The State filed separate informations in juvenile court. One of the informations named Dominique in the caption: "THE STATE OF WASHINGTON, Plaintiff v. DOMINIQUE DANETTE FRANKS, B.D. 08-10-81, Respondent." But the charging language in that information accused only Malia Franks of committing the crime:
I, Norm Maleng, Prosecuting Attorney for King County in the name and by the authority of the State of Washington, do accuse MALIA MYNETTE FRANKS of the crime of Robbery in the Second Degree, committed as follows:
That the respondent MALIA MYNETTE FRANKS in King County, Washington, together with another, on or about 5 June 1998, did unlawfully and with intent to commit theft take personal property of another, from the person and in the presence of Susan English, against her will, by the use or threatened use of immediate force, violence and fear of injury to such person or her property and the person or property of another[.]
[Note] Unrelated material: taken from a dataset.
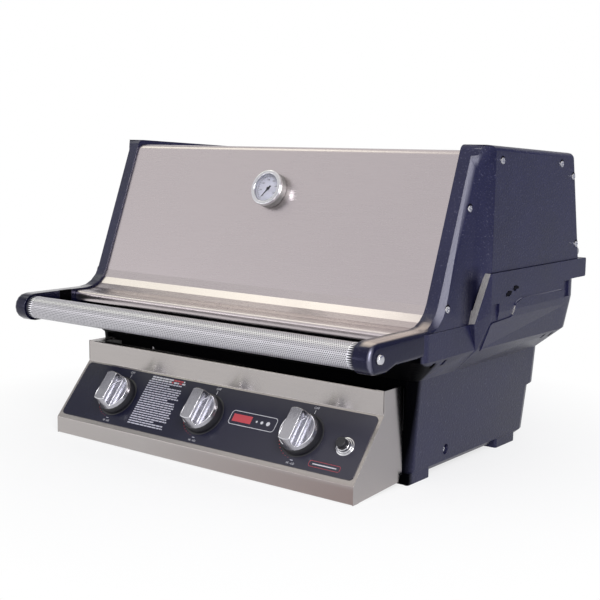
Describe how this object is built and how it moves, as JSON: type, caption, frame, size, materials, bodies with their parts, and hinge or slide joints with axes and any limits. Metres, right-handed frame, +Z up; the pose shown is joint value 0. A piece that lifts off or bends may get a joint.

The trial court joined the two cases. The sisters appeared through separate counsel. Each of them defended against the charge of robbery in the second degree. Malia presented an alibi defense. Dominique defended primarily on the ground that the victim had been unable to positively identify her. The court found Malia not guilty, and found Dominique guilty as charged.
Dominique raised no objection below to the information. On appeal, she contends that the finding of guilt must be reversed. Relying on State v. Corrado, 78 Wn. App. 612, 898 P.2d 860 (1995), she contends that the State's failure to name her in the charging portion of the information means that the court lacked subject matter jurisdiction. The State, on the other hand, contends that the flaw in the information must be analyzed as a potential due process problem under State v. Kjorsvik, 117 Wn.2d 93, 812 P.2d 86 (1991), rather than as a problem with the court's jurisdiction.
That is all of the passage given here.